Para isso, foi preciso fazer uma nova cirurgia, para coletar, mais uma vez, um pequeno pedaço do tumor. Mas então ele revelou sua essência. Tinha uma mutação chamada Ros1. Esse tipo de mutação responde por menos de 2% dos casos de adenocarcinoma. Mas para ela há uma droga específica, a crizotinib.
— Fiquei muito feliz. Tinha esperança. Mas fui orientada a buscar imediatamente um advogado para conseguir autorização da Anvisa (o medicamento não era liberado aqui) e o pagamento pelo plano. E ainda é preciso contratar uma importadora de São Paulo, a única que pode trazer. É mais um sofrimento — destaca.
A tranquilidade de volta
O medicamento que salva Melissa chega por Sedex, entregue todos os meses em sua casa. Com ele, o direito de uma vida normal. Em dois meses de tratamento, iniciado em novembro de 2014, o tumor havia desaparecido no exame de imagem. Junto com ele e o fim da quimioterapia, todos os sintomas. De volta, os cabelos, o bem-estar e a vida normal.
— Recuperei minha vida.

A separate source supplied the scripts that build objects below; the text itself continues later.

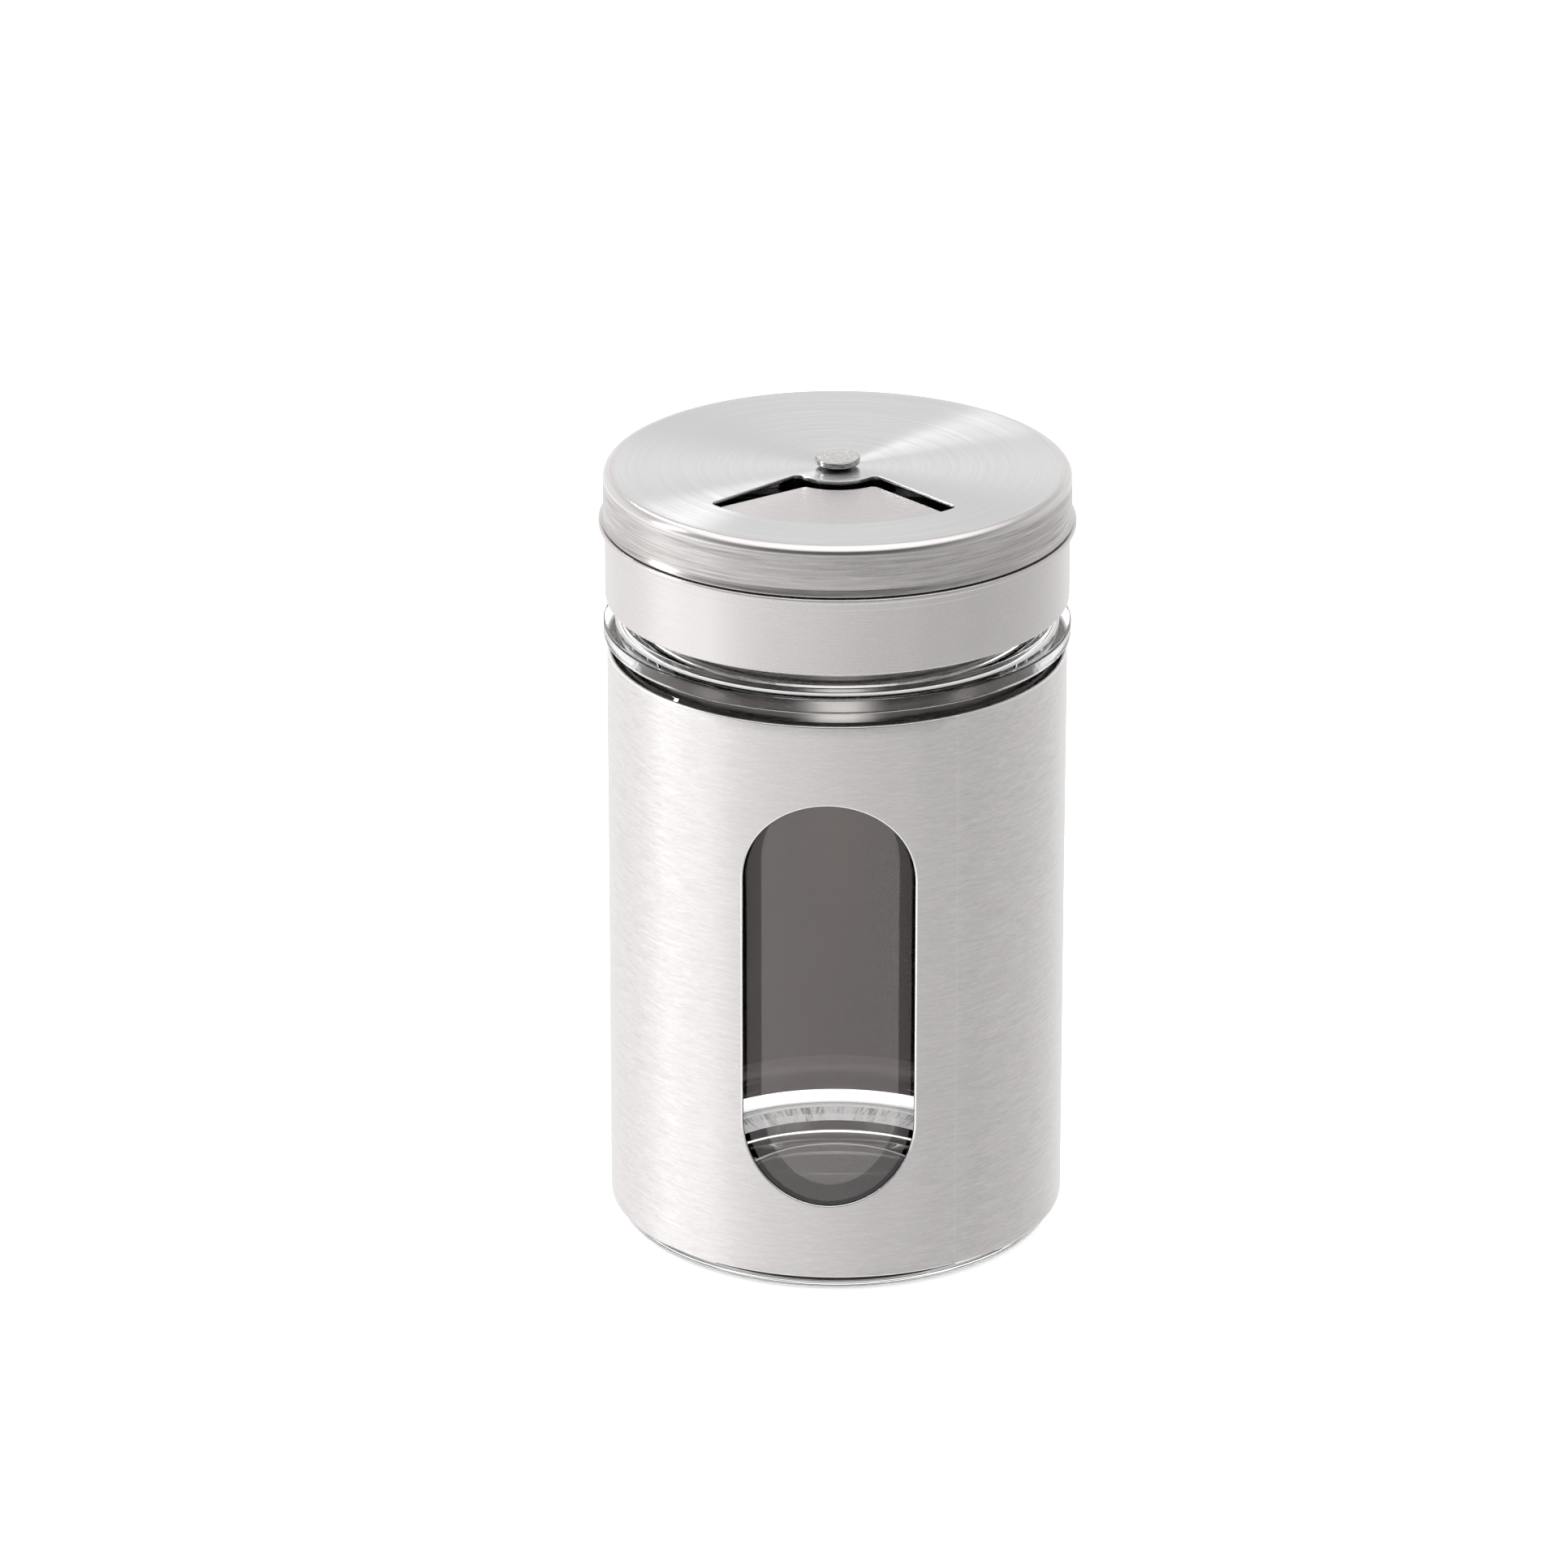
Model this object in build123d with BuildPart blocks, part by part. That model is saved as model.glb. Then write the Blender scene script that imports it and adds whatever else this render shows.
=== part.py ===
"""Spice jar: a glass jar in a windowed steel sleeve, with a screw cap and a turning dispenser cap.

Millimetres and degrees, +Z up. The origin is the centre of the foot that the jar stands on. The
sleeve's window, the blank sector of the screw cap and the dispenser's opening all face -Y.
"""

from build123d import *
from math import cos, radians, sin
import os

os.makedirs("parts", exist_ok=True)

# How far every cut runs past the face that it opens
overrun = 1.0

# Steel sleeve
sleeve_radius = 24.5
sleeve_sheet = 0.45
sleeve_height = 63.1
sleeve_lift = 2.0
sleeve_play = 0.3
window_width = 18.3
window_sill = 8.4
window_head = 8.9
seam_turn = 33.0
seam_width = 0.3
seam_depth = 0.08

# Body of the glass jar
glass_wall = 3.3
glass_floor = 2.5
push_up_depth = 1.2
foot_width = 7.25
foot_round = 1.6
floor_round = 3.1
recess_depth = 0.45
recess_drop = 0.7
recess_round = 0.3

# Bead, shoulder and neck of the glass jar
bead_overhang = 0.34
bead_lift = 1.5
bead_thickness = 1.6
bead_round = 0.25
collar_height = 0.6
collar_step = 1.5
collar_round = 0.2
neck_step = 2.3
neck_wall = 1.95
neck_land = 3.05
mouth_round = 0.7
bore_slope_drop = 1.2
bore_slope_height = 3.0
bore_slope_round = 1.5

# Screw thread of the neck and of the insert: right-handed, one start
thread_lead = 4.2
thread_height = 1.05
thread_clearance = 0.4
thread_flank_play = 0.25
thread_root_overlap = 0.25
neck_thread_crest = 1.0
neck_thread_flank = 0.55
neck_thread_round = 0.25
neck_thread_turns = 1.5
neck_thread_lift = 1.4
neck_thread_turn = 45.0
insert_thread_crest = 0.8
insert_thread_flank = 0.45
insert_thread_round = 0.2
insert_thread_turns = 1.0
insert_thread_lift = 0.2

# Seal on the glass rim, and the insert in the screw cap
seal_thickness = 1.0
seal_lap = 0.3
seal_play = 0.3
seal_round = 0.15
insert_wall = 0.7
insert_flange = 1.0
insert_play = 0.1
insert_skirt_drop = 0.4
insert_round = 0.2

# Screw cap, whose top is the selector plate
cap_sheet = 0.4
cap_step = 0.54
cap_lift = 1.95
cap_hem_clearance = 0.5
cap_edge_round = 0.35
cap_top_round = 0.7
cap_bead_proud = 0.66
cap_bead_height = 0.5
cap_bead_slope = 0.15
cap_bead_round = 0.2
cap_band_proud = 0.21
cap_band_height = 0.65
cap_band_slope = 0.12

# Raised sectors and hub of the selector plate. Each leg of a sector runs at its turn from the
# sector's middle, and passes in front of the axis by its offset
sector_count = 3
sector_rise = 1.5
sector_left_turn = 52.6
sector_left_offset = 1.99
sector_right_turn = 43.6
sector_right_offset = 0.14
sector_margin = 0.9
sector_moat = 1.2
sector_corner_round = 0.8
sector_edge_round = 0.25
hub_moat = 1.0

# Pour holes of the second and third sectors: two rows, as turns from the sector's middle
large_hole_radius = 2.2
large_inner_turns = [0.0]
large_outer_turns = [-27.0, 27.0]
small_hole_radius = 1.05
small_inner_turns = [-14.0, 14.0]
small_outer_turns = [-28.5, 0.0, 28.5]
inner_row_margin = 3.2
outer_row_margin = 4.3

# Dispenser cap. Its opening is a sector whose legs pass behind the axis
dispenser_sheet = 0.45
dispenser_play = 0.25
dispenser_skirt = 5.4
dispenser_flare = 0.5
dispenser_flare_height = 0.7
dispenser_flare_round = 0.4
dispenser_edge_round = 0.15
dispenser_top_round = 0.95
dispenser_top_play = 0.05
dispenser_edge_play = 0.15
opening_turn = 43.3
opening_offset = -1.27
opening_inner_radius = 4.7
opening_lap = 0.8
opening_corner_round = 0.8

# Rivet and its washer
rivet_radius = 1.4
rivet_play = 0.05
rivet_head_step = 1.05
rivet_head_thickness = 0.75
rivet_head_lift = 0.4
rivet_head_round = 0.25
rivet_tail_step = 0.7
rivet_tail_thickness = 0.6
rivet_tail_round = 0.2
washer_play = 0.25
washer_thickness = 0.5

# Radii that follow
jar_radius = sleeve_radius - sleeve_sheet - sleeve_play
jar_bore_radius = jar_radius - glass_wall
bead_radius = sleeve_radius + bead_overhang
neck_radius = jar_radius - neck_step
mouth_bore_radius = neck_radius - neck_wall
neck_thread_radius = neck_radius + thread_height
insert_bore_radius = neck_thread_radius + thread_clearance
insert_radius = insert_bore_radius + insert_wall
cap_neck_radius = insert_radius + insert_play + cap_sheet
cap_radius = cap_neck_radius + cap_step
cap_band_radius = cap_radius + cap_band_proud
cap_bead_radius = cap_radius + cap_bead_proud
dispenser_bore_radius = cap_neck_radius + dispenser_play
dispenser_radius = dispenser_bore_radius + dispenser_sheet
seal_bore_radius = mouth_bore_radius - seal_lap
sector_outer_radius = seal_bore_radius - sector_margin
sector_inner_radius = opening_inner_radius + sector_moat
opening_outer_radius = sector_outer_radius - opening_lap
hub_radius = opening_inner_radius - hub_moat
rivet_hole_radius = rivet_radius + rivet_play
washer_radius = hub_radius - cap_sheet - washer_play

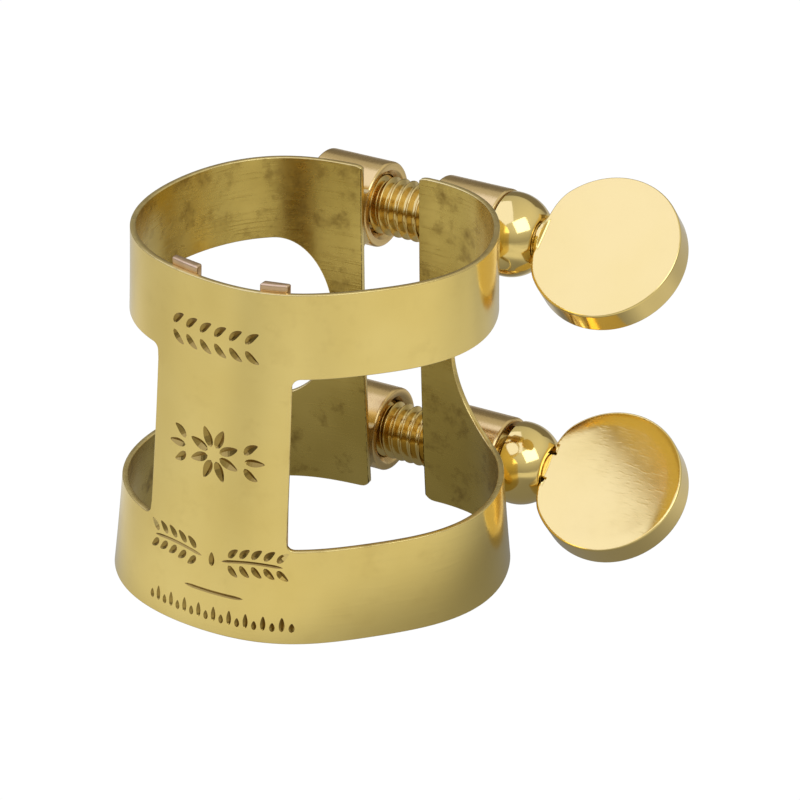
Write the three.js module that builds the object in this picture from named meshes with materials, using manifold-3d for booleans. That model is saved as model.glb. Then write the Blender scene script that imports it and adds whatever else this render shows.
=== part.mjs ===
// Saxophone ligature: a split brass band with two windows, reed rails, four
// screw posts and two thumbscrews.  Millimetres, +Z up.  The band axis is Z,
// the reed side faces -Y, the split is at +Y and both screws lie along X.
import * as THREE from 'three';
import { mergeVertices } from 'three/addons/utils/BufferGeometryUtils.js';
import Module from 'manifold-3d';

// ---------------------------------------------------------------- dimensions
const HEIGHT = 24.26;            // band height
const SHEET = 0.40;              // sheet thickness
const MEAN_R = 11.3;             // mean outer radius at the top rim
const FLARE = 0.0949;            // relative growth of the radius down to the bottom rim
const FLARE_POWER = 2.1;
const WINDOW_LOW = 6.5;          // top edge of the lower band
const WINDOW_HIGH = 18.45;       // bottom edge of the upper band
const WINDOW_CORNER = 0.55;      // small corner radius beside the front plate
const ARCH_START = 137;          // degrees from the front where the arch starts
const ARCH_TIP = 157.5;          // degrees from the front at the arch tip
const SPLIT_HALF = 2.10;         // half of the gap at the split
const END_CORNER = 0.6;          // rounded lower corners of the end plates
const SEAM_X = 5.0;              // flex line between the two halves of the band
const SEAM_GAP = 0.06;

const POST_R = 2.93;             // tube posts
const POST_LEN = 4.9;
const THREAD_BORE_R = 2.05;
const GUIDE_BORE_R = 2.30;
const POST_CHAMFER = 0.18;
const SOLDER_GAP = 0.02;

const UPPER_Z = 20.25;           // screw axes
const LOWER_Z = 2.97;
const SHANK_R = 2.0;             // M4 thread, pitch 0.7
const SPINDLE_R = 1.2;
const COLLAR_R = 2.86;
const COLLAR_BORE_R = 1.26;
const COLLAR_FACE_UPPER = 7.10;  // flat inner face of the collar
const COLLAR_FACE_LOWER = 7.55;
const COLLAR_LEN = 2.62;
const PADDLE_R = 5.15;
const PADDLE_T = 1.8;
const PADDLE_WEB = 1.15;
const PADDLE_TILT = 40.0;        // paddle normal, degrees from +Z towards -Y
const UPPER_OFFSET = 7.80;       // paddle centre, from the collar face
const LOWER_OFFSET = 7.25;
const UPPER_LIFT = 0.70;         // paddle centre, off the screw axis along its normal
const LOWER_LIFT = 0.0;
const SHANK_TAIL = 15.4;         // shank length behind the collar face

const RAIL_TOP = 0.42;           // rail tip above the top rim
const RAIL_BOTTOM = 0.7;
const RAIL_T = 0.62;             // least rail thickness

// --------------------------------------------------------------- plan curve
const A = [1.0, -0.06384, -0.05638, 0.02555, -0.01326, 0.01006, -0.00634];
const B = [-0.00017, -0.01838, 0.00053, 0.00288, 0.01161];
const D = [0.0215, 0.00974, -0.02981, -0.02493];
const rad = (d) => d * Math.PI / 180;

function radius(th, z) {
  const k = 1 - Math.min(Math.max(z / HEIGHT, 0), 1.02);
  const kk = Math.max(k, 0);
  let s = 0;
  for (let i = 0; i < A.length; i++) s += A[i] * Math.cos(i * th);
  for (let i = 0; i < B.length; i++) s += B[i] * Math.sin((i + 1) * th);
  s += k * (D[0] * Math.cos(th) + D[1] * Math.cos(2 * th) + D[2] * Math.sin(th) + D[3] * Math.sin(2 * th));
  return MEAN_R * s * (1 + FLARE * Math.pow(kk, FLARE_POWER));
}
function outer(th, z) {
  const r = radius(th, z);
  return new THREE.Vector3(r * Math.sin(th), -r * Math.cos(th), z);
}
function planNormal(th, z) {
  const e = 1e-3, a = outer(th - e, z), b = outer(th + e, z);
  const t = b.sub(a).normalize();
  return new THREE.Vector3(t.y, -t.x, 0);
}
const surf = (th, z, depth) => outer(th, z).addScaledVector(planNormal(th, z), -depth);
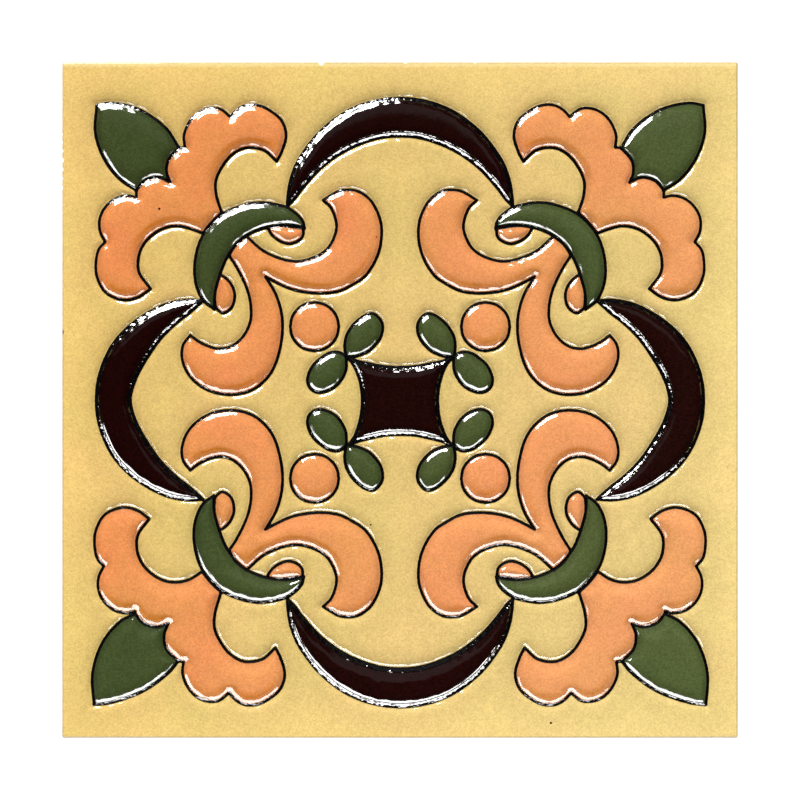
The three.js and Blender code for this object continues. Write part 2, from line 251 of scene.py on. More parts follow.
def bend(points):
    """Points along a centripetal Catmull-Rom curve, evenly spaced.

    Each span is a cubic between two points; its end tangents follow from the neighbouring points,
    with knots at the square root of the chord lengths. The number of pieces is a multiple of
    FINER.
    """
    p = np.asarray(points, float)
    if len(p) > 2:
        q = np.vstack([2 * p[0] - p[1], p, 2 * p[-1] - p[-2]])
        knot = np.sqrt(np.linalg.norm(np.diff(q, axis=0), axis=1))[:, None]
        a, b, c, d = q[:-3], q[1:-2], q[2:-1], q[3:]
        before, here, after = knot[:-2], knot[1:-1], knot[2:]
        leave = ((b - a) / before - (c - a) / (before + here) + (c - b) / here) * here
        arrive = ((c - b) / here - (d - b) / (here + after) + (d - c) / after) * here
        u = np.linspace(0, 1, PIECES, endpoint=False)[:, None, None]
        cubic = ((2 * u**3 - 3 * u**2 + 1) * b + (u**3 - 2 * u**2 + u) * leave
                 + (3 * u**2 - 2 * u**3) * c + (u**3 - u**2) * arrive)
        p = np.vstack([cubic.transpose(1, 0, 2).reshape(-1, 2), p[-1:]])
    along = np.r_[0, np.cumsum(np.linalg.norm(np.diff(p, axis=0), axis=1))]
    count = FINER * max(1, round(along[-1] / STEP))
    s = np.linspace(0, along[-1], count + 1)
    return np.c_[np.interp(s, along, p[:, 0]), np.interp(s, along, p[:, 1])]


def below(ring, stretch, shift, out=0.0):
    """The lower counterpart: upside down, stretched away from the middle and moved down and out."""
    return [[(x - out, -(y * stretch + shift)) for x, y in points] for points in ring]


def across_x(points):
    return [(-x, y) for x, y in reversed(points)]


def across_y(points):
    return [(x, -y) for x, y in reversed(points)]


def circle(centre, radius):
    """Four quarter curves, each through five points of the circle."""
    return [[(centre[0] + radius * math.cos(a), centre[1] + radius * math.sin(a))
             for a in np.linspace(q, q + math.pi / 2, 5)] for q in np.arange(4) * math.pi / 2]


def ornament():
    """Every outline as (glaze, stretches of points), in the order in which they lie on top."""
    left = []
    for upper, lower in ((CRESCENT, below(CRESCENT, *CRESCENT_BELOW)), (LEAF_UPPER, LEAF_LOWER),
                         (UPPER_PETAL, below(UPPER_PETAL, *PETAL_BELOW)),
                         (LOWER_PETAL, below(LOWER_PETAL, *PETAL_BELOW))):
        left += [("green", upper), ("green", lower)]
    # The lower palmette's fourth stretch lies along the lower crescent, so it moves as that does,
    # and it shares the lower leaf's two stretches.
    palmette_below = below(PALMETTE[:7], *PALMETTE_BELOW)
    palmette_below[3:4] = below(PALMETTE[3:4], *CRESCENT_BELOW)
    palmette_below[2][-1], palmette_below[4][0] = palmette_below[3][0], palmette_below[3][-1]
    palmette_below += [[palmette_below[-1][-1], LEAF_LOWER[2][-1]],
                       LEAF_LOWER[2][::-1], LEAF_LOWER[1][::-1],
                       [LEAF_LOWER[1][0], palmette_below[0][0]]]
    for upper, lower in ((UPPER_BUD, below(UPPER_BUD, *CRESCENT_BELOW)),
                         (LOWER_BUD, below(LOWER_BUD, *CRESCENT_BELOW)),
                         (SCROLL, below(SCROLL, *SCROLL_BELOW)), (PALMETTE, palmette_below)):
        left += [("terracotta", upper), ("terracotta", lower)]
    left += [("terracotta", circle(centre, DISC_RADIUS)) for centre in DISC_CENTRES]
    left.append(("brown", [SIDE_OUTER + across_y(SIDE_OUTER)[1:],
                           (SIDE_INNER + across_y(SIDE_INNER)[1:])[::-1]]))
    right = [(glaze, [[(-x, y) for x, y in points] for points in ring]) for glaze, ring in left]
    top = [TOP_OUTER + across_x(TOP_OUTER)[1:], (TOP_INNER + across_x(TOP_INNER)[1:])[::-1]]
    centre = [CENTRE_TOP + across_x(CENTRE_TOP)[1:], across_x(CENTRE_SIDE)[::-1],
              (CENTRE_BOTTOM + across_x(CENTRE_BOTTOM)[1:])[::-1], CENTRE_SIDE[::-1]]
    return left + right + [("brown", top), ("brown", below(top, *TOP_BELOW)), ("brown", centre)]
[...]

Quero voltar a praticar atividade física. Posso aproveitar os momentos preciosos com meu marido, meus filhos, minha família e amigos. Deixei um dos meus trabalhos. Passei a valorizar mais cada dia, a ter mais compaixão. Estou mais próxima de Deus e da natureza. O câncer nos transforma para sempre — diz.
Melissa sabe que a droga é nova e que nunca foi usada por muito tempo para que se conheça sua ação de longo prazo.
— Minha preocupação agora é ter a garantia de que o plano vai pagar. De que terei essa chance. Não tenho data para parar. Se parar, o tumor volta — frisa ela, que contou sua história para que outras pessoas com câncer tenham mais acesso à informação sobre novos tratamentos. — Eu não sabia nada.
Quero ajudar outras pessoas a não passarem por isso.